Nicely done.:thumbsup: You need to find a set of dualies to match the fronts.


----------



## slotcarman12078 (Oct 3, 2008)

Great looking hauler!!! I agree with the rear wheel suggestion. Maybe a set of chrome T Jet truck rims like the ones RRR makes? Buds had them in black or red last time I looked, or chrome direct from RRR. That's some cool styrene engineering you got there! :thumbsup::thumbsup:


----------



## Harold Sage (Apr 6, 2008)

That's one sweet Hauler.


----------



## TBI (Apr 25, 2011)

Well thought out, great execution!! 

I dig it :thumbsup:


----------



## Hilltop Raceway (Feb 12, 2006)

That's one cool hauler!!! A lot of work right there!!! :thumbsup::thumbsup: RM


----------



## tjd241 (Jan 25, 2004)

Real nice Mr G. :thumbsup::thumbsup:


----------



## Sundance (May 5, 2003)

That is just plain totally off the hook.
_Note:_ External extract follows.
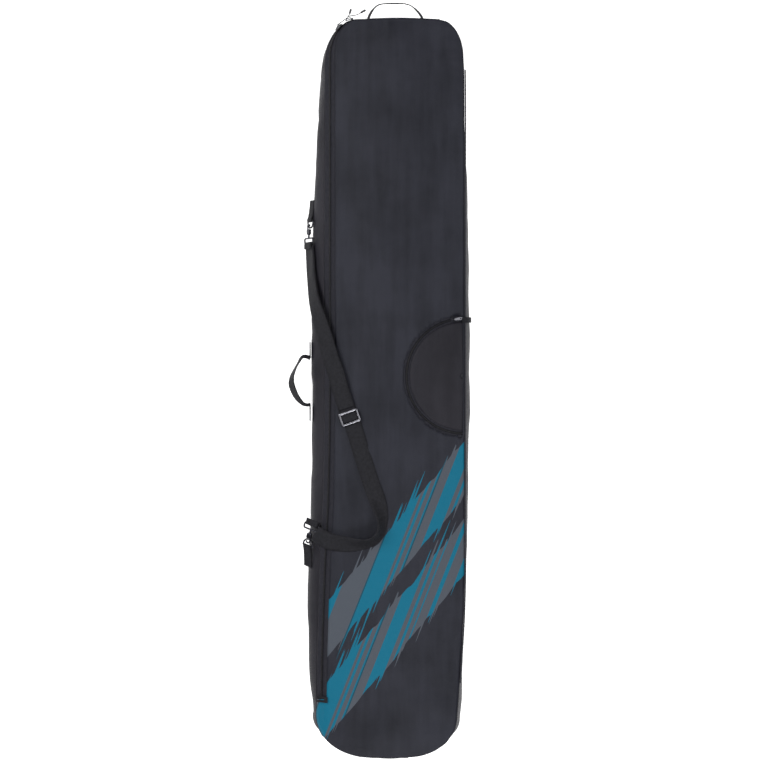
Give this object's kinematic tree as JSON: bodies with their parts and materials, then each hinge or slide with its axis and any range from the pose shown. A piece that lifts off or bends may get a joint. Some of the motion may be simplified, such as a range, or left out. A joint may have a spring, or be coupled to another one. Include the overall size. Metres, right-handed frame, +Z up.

Now I have to try and make one . Outstanding. :thumbsup::thumbsup:


----------



## torredcuda (Feb 1, 2004)

Sweet!I`d like to do the Snake`s hauler someday.


----------



## XracerHO (Feb 6, 2008)

Great work on the hauler & Firebird!! :thumbsup: :thumbsup: ..RL


----------



## vaBcHRog (Feb 19, 2003)

Really nice work well done

Roger Corrie


----------



## Bill Hall (Jan 6, 2007)

Wow!

Great job putting the whole package together.:thumbsup:


----------



## Ralphthe3rd (Feb 24, 2011)

Very Sweet Hauler :thumbsup: A few others suggested some other rear wheels, but if you have some diecast wheels to match the front, how about turning them down, and gluing them in as inserts to the 4 gear rear wheels / I think it would look good, that is, if you had a matching set of wheels like the fronts ?


----------



## bobhch (Apr 22, 2007)

Smooth and curvy...it just looks so Right!! :thumbsup::thumbsup:

Bob...Far Out Hauler Mr.G...zilla


----------



## win43 (Aug 28, 2006)

sweet


----------